**What the task requires**: Give all of the lines again exactly as they read.

Raw records
-- Start --

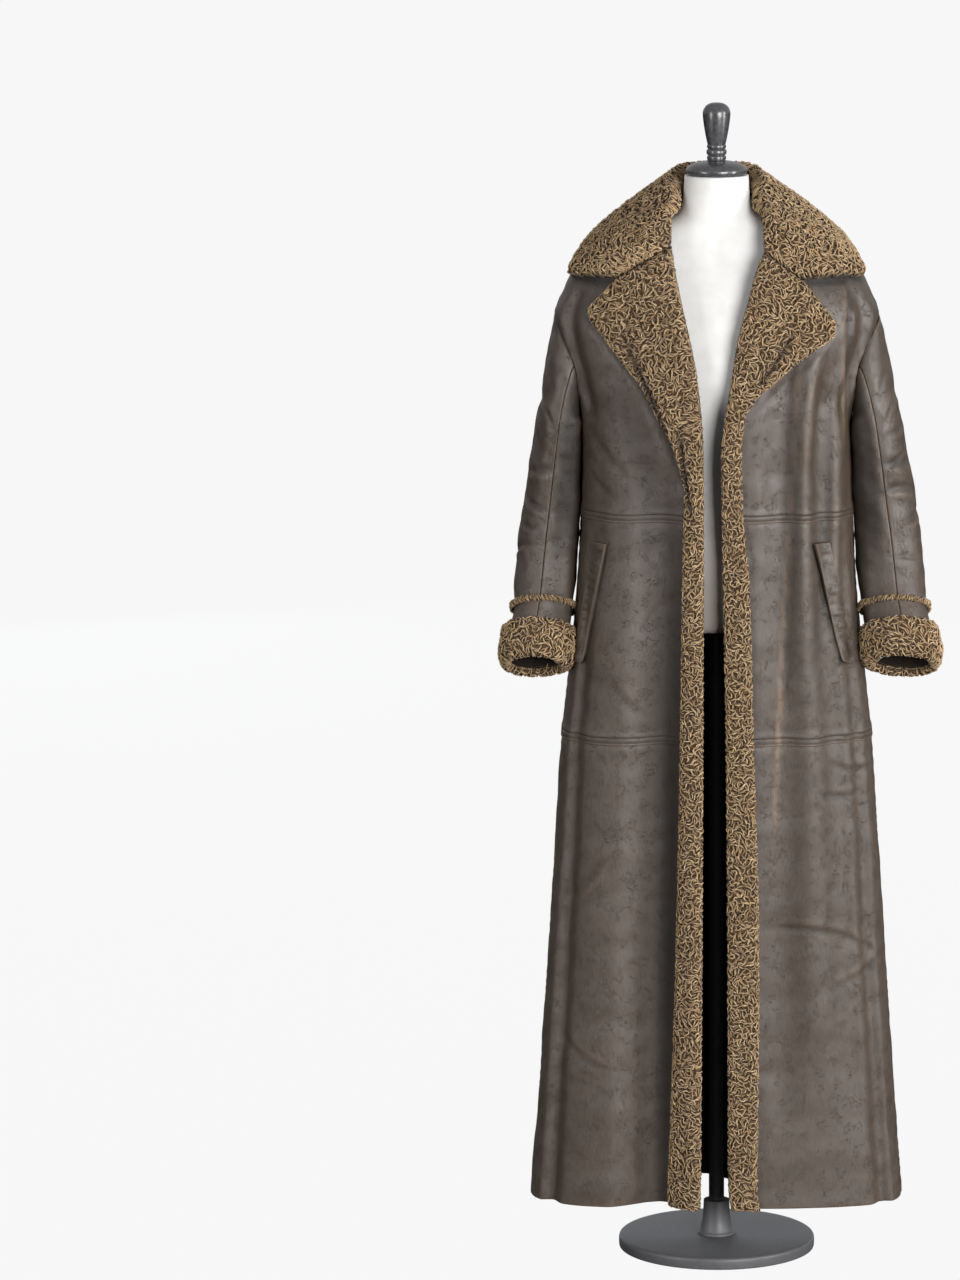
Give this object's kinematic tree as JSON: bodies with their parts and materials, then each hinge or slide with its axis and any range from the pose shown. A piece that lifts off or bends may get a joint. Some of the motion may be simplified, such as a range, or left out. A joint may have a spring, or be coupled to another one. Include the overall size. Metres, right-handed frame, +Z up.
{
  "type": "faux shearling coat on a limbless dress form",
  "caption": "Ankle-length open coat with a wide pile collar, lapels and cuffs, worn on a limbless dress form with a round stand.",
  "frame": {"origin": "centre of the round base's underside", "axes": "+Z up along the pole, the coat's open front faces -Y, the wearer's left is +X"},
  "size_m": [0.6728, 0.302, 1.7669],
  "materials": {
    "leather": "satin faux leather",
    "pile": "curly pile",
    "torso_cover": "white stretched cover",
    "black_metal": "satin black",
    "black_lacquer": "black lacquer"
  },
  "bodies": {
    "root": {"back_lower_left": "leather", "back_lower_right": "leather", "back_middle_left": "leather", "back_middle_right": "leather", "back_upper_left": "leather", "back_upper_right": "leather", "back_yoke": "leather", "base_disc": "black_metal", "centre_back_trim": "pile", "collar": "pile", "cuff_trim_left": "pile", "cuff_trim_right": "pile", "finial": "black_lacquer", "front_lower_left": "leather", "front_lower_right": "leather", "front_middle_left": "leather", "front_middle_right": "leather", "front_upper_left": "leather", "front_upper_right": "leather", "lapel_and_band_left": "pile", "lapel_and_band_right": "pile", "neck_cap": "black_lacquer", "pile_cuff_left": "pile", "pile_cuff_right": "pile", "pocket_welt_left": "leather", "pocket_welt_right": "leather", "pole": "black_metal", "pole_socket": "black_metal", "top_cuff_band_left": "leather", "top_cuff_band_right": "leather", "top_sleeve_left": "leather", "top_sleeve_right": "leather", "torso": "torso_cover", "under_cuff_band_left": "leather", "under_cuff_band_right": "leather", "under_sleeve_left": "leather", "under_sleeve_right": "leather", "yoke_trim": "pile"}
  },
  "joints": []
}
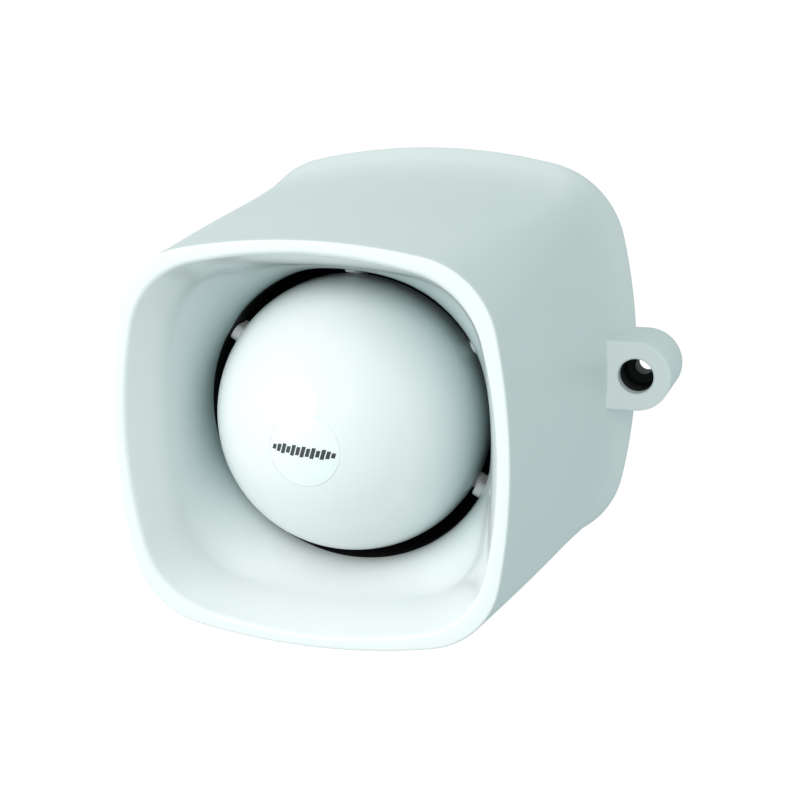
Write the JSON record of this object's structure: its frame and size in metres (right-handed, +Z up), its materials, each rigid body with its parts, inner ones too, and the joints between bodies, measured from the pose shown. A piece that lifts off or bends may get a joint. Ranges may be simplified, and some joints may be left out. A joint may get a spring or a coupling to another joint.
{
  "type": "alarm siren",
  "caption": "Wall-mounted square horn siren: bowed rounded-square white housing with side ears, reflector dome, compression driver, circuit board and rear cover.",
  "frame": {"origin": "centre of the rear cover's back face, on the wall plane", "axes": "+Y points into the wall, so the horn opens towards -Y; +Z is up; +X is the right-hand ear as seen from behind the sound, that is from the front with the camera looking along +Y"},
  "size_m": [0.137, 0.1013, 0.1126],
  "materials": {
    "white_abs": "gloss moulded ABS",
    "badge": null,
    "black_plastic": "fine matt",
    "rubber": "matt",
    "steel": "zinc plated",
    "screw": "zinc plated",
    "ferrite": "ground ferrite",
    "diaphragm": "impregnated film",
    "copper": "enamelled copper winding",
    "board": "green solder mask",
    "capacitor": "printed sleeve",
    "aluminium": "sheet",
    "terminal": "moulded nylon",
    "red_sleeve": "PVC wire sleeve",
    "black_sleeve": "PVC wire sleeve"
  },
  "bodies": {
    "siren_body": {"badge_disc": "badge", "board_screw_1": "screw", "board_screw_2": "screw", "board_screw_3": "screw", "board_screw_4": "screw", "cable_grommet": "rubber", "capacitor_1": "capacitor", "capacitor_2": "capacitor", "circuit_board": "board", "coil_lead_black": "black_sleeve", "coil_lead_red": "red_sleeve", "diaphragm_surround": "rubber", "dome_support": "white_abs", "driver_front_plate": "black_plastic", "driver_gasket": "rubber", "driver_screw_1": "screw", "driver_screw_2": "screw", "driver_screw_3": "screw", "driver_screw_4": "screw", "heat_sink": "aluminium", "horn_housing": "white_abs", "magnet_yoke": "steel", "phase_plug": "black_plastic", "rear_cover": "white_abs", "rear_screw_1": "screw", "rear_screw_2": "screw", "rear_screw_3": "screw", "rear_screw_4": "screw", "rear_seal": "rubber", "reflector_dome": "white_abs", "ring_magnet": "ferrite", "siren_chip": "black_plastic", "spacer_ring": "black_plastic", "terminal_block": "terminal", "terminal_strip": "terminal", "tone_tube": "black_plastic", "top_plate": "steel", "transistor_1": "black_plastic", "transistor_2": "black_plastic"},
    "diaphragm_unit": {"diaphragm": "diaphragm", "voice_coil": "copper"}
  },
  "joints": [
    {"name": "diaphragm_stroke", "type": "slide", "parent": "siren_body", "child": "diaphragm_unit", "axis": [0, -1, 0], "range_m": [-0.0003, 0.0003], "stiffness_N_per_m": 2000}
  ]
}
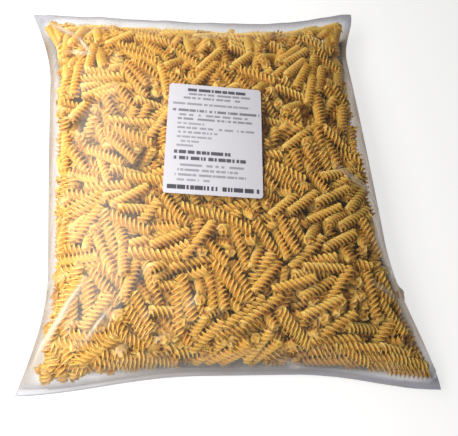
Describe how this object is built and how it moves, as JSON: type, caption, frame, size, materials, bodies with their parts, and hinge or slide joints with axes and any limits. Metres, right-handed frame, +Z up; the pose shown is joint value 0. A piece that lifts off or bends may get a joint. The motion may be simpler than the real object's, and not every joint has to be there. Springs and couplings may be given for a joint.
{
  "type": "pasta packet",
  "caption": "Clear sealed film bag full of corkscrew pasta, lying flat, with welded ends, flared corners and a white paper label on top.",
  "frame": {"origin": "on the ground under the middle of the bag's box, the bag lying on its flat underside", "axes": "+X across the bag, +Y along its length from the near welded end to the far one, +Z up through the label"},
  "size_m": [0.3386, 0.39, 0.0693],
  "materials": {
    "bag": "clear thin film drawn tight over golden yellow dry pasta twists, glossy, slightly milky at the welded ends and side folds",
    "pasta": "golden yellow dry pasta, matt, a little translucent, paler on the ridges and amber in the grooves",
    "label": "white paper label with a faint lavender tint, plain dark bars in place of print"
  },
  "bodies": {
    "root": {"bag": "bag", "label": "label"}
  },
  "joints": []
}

-- End --

**Answer below**:
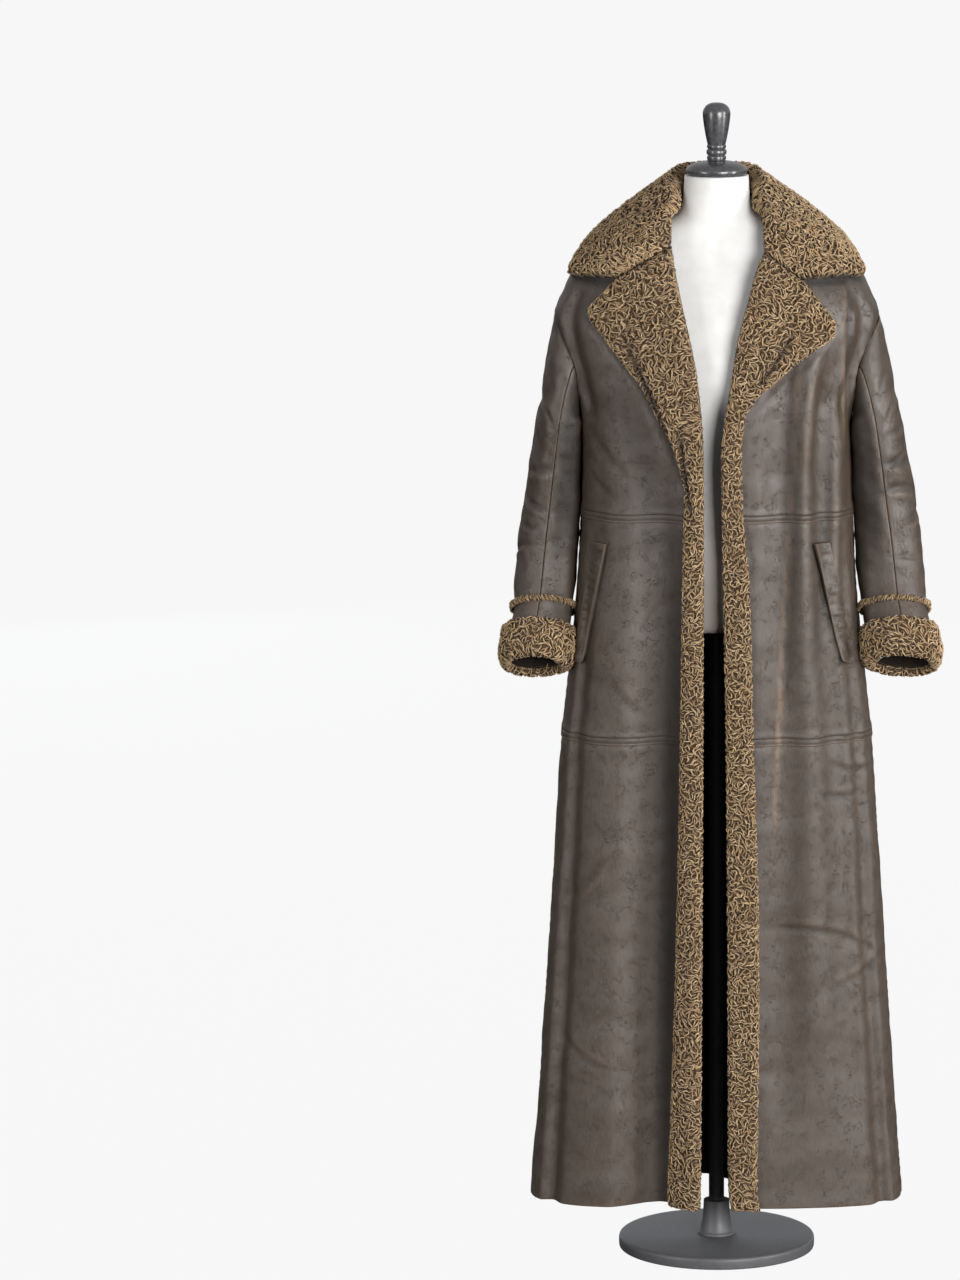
Give this object's kinematic tree as JSON: bodies with their parts and materials, then each hinge or slide with its axis and any range from the pose shown. A piece that lifts off or bends may get a joint. Some of the motion may be simplified, such as a range, or left out. A joint may have a spring, or be coupled to another one. Include the overall size. Metres, right-handed frame, +Z up.
{
  "type": "faux shearling coat on a limbless dress form",
  "caption": "Ankle-length open coat with a wide pile collar, lapels and cuffs, worn on a limbless dress form with a round stand.",
  "frame": {"origin": "centre of the round base's underside", "axes": "+Z up along the pole, the coat's open front faces -Y, the wearer's left is +X"},
  "size_m": [0.6728, 0.302, 1.7669],
  "materials": {
    "leather": "satin faux leather",
    "pile": "curly pile",
    "torso_cover": "white stretched cover",
    "black_metal": "satin black",
    "black_lacquer": "black lacquer"
  },
  "bodies": {
    "root": {"back_lower_left": "leather", "back_lower_right": "leather", "back_middle_left": "leather", "back_middle_right": "leather", "back_upper_left": "leather", "back_upper_right": "leather", "back_yoke": "leather", "base_disc": "black_metal", "centre_back_trim": "pile", "collar": "pile", "cuff_trim_left": "pile", "cuff_trim_right": "pile", "finial": "black_lacquer", "front_lower_left": "leather", "front_lower_right": "leather", "front_middle_left": "leather", "front_middle_right": "leather", "front_upper_left": "leather", "front_upper_right": "leather", "lapel_and_band_left": "pile", "lapel_and_band_right": "pile", "neck_cap": "black_lacquer", "pile_cuff_left": "pile", "pile_cuff_right": "pile", "pocket_welt_left": "leather", "pocket_welt_right": "leather", "pole": "black_metal", "pole_socket": "black_metal", "top_cuff_band_left": "leather", "top_cuff_band_right": "leather", "top_sleeve_left": "leather", "top_sleeve_right": "leather", "torso": "torso_cover", "under_cuff_band_left": "leather", "under_cuff_band_right": "leather", "under_sleeve_left": "leather", "under_sleeve_right": "leather", "yoke_trim": "pile"}
  },
  "joints": []
}
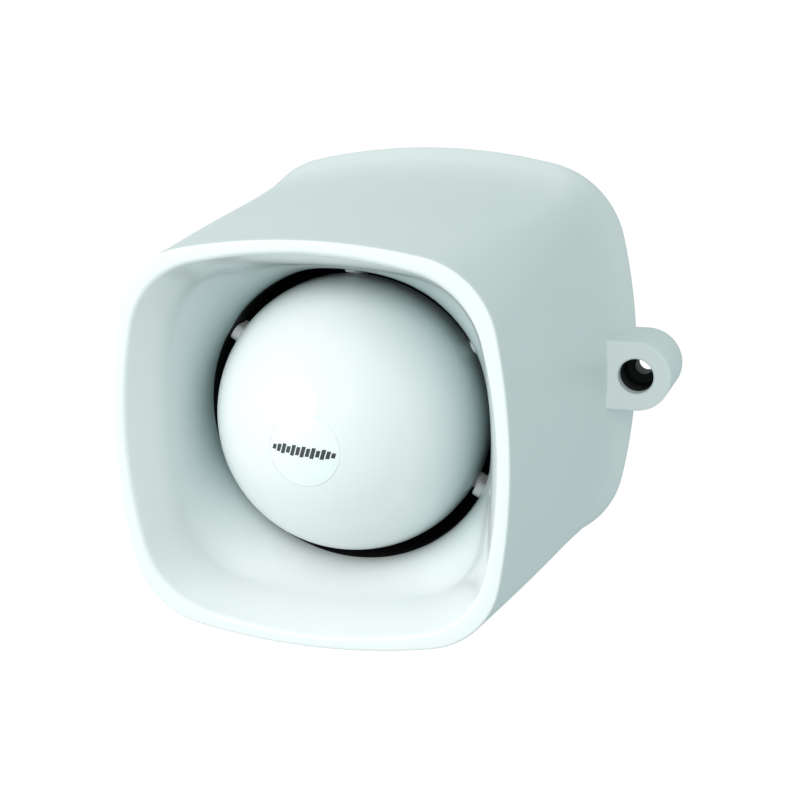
Write the JSON record of this object's structure: its frame and size in metres (right-handed, +Z up), its materials, each rigid body with its parts, inner ones too, and the joints between bodies, measured from the pose shown. A piece that lifts off or bends may get a joint. Ranges may be simplified, and some joints may be left out. A joint may get a spring or a coupling to another joint.
{
  "type": "alarm siren",
  "caption": "Wall-mounted square horn siren: bowed rounded-square white housing with side ears, reflector dome, compression driver, circuit board and rear cover.",
  "frame": {"origin": "centre of the rear cover's back face, on the wall plane", "axes": "+Y points into the wall, so the horn opens towards -Y; +Z is up; +X is the right-hand ear as seen from behind the sound, that is from the front with the camera looking along +Y"},
  "size_m": [0.137, 0.1013, 0.1126],
  "materials": {
    "white_abs": "gloss moulded ABS",
    "badge": null,
    "black_plastic": "fine matt",
    "rubber": "matt",
    "steel": "zinc plated",
    "screw": "zinc plated",
    "ferrite": "ground ferrite",
    "diaphragm": "impregnated film",
    "copper": "enamelled copper winding",
    "board": "green solder mask",
    "capacitor": "printed sleeve",
    "aluminium": "sheet",
    "terminal": "moulded nylon",
    "red_sleeve": "PVC wire sleeve",
    "black_sleeve": "PVC wire sleeve"
  },
  "bodies": {
    "siren_body": {"badge_disc": "badge", "board_screw_1": "screw", "board_screw_2": "screw", "board_screw_3": "screw", "board_screw_4": "screw", "cable_grommet": "rubber", "capacitor_1": "capacitor", "capacitor_2": "capacitor", "circuit_board": "board", "coil_lead_black": "black_sleeve", "coil_lead_red": "red_sleeve", "diaphragm_surround": "rubber", "dome_support": "white_abs", "driver_front_plate": "black_plastic", "driver_gasket": "rubber", "driver_screw_1": "screw", "driver_screw_2": "screw", "driver_screw_3": "screw", "driver_screw_4": "screw", "heat_sink": "aluminium", "horn_housing": "white_abs", "magnet_yoke": "steel", "phase_plug": "black_plastic", "rear_cover": "white_abs", "rear_screw_1": "screw", "rear_screw_2": "screw", "rear_screw_3": "screw", "rear_screw_4": "screw", "rear_seal": "rubber", "reflector_dome": "white_abs", "ring_magnet": "ferrite", "siren_chip": "black_plastic", "spacer_ring": "black_plastic", "terminal_block": "terminal", "terminal_strip": "terminal", "tone_tube": "black_plastic", "top_plate": "steel", "transistor_1": "black_plastic", "transistor_2": "black_plastic"},
    "diaphragm_unit": {"diaphragm": "diaphragm", "voice_coil": "copper"}
  },
  "joints": [
    {"name": "diaphragm_stroke", "type": "slide", "parent": "siren_body", "child": "diaphragm_unit", "axis": [0, -1, 0], "range_m": [-0.0003, 0.0003], "stiffness_N_per_m": 2000}
  ]
}
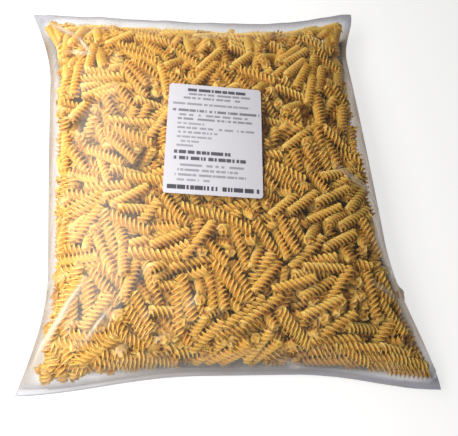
Describe how this object is built and how it moves, as JSON: type, caption, frame, size, materials, bodies with their parts, and hinge or slide joints with axes and any limits. Metres, right-handed frame, +Z up; the pose shown is joint value 0. A piece that lifts off or bends may get a joint. The motion may be simpler than the real object's, and not every joint has to be there. Springs and couplings may be given for a joint.
{
  "type": "pasta packet",
  "caption": "Clear sealed film bag full of corkscrew pasta, lying flat, with welded ends, flared corners and a white paper label on top.",
  "frame": {"origin": "on the ground under the middle of the bag's box, the bag lying on its flat underside", "axes": "+X across the bag, +Y along its length from the near welded end to the far one, +Z up through the label"},
  "size_m": [0.3386, 0.39, 0.0693],
  "materials": {
    "bag": "clear thin film drawn tight over golden yellow dry pasta twists, glossy, slightly milky at the welded ends and side folds",
    "pasta": "golden yellow dry pasta, matt, a little translucent, paler on the ridges and amber in the grooves",
    "label": "white paper label with a faint lavender tint, plain dark bars in place of print"
  },
  "bodies": {
    "root": {"bag": "bag", "label": "label"}
  },
  "joints": []
}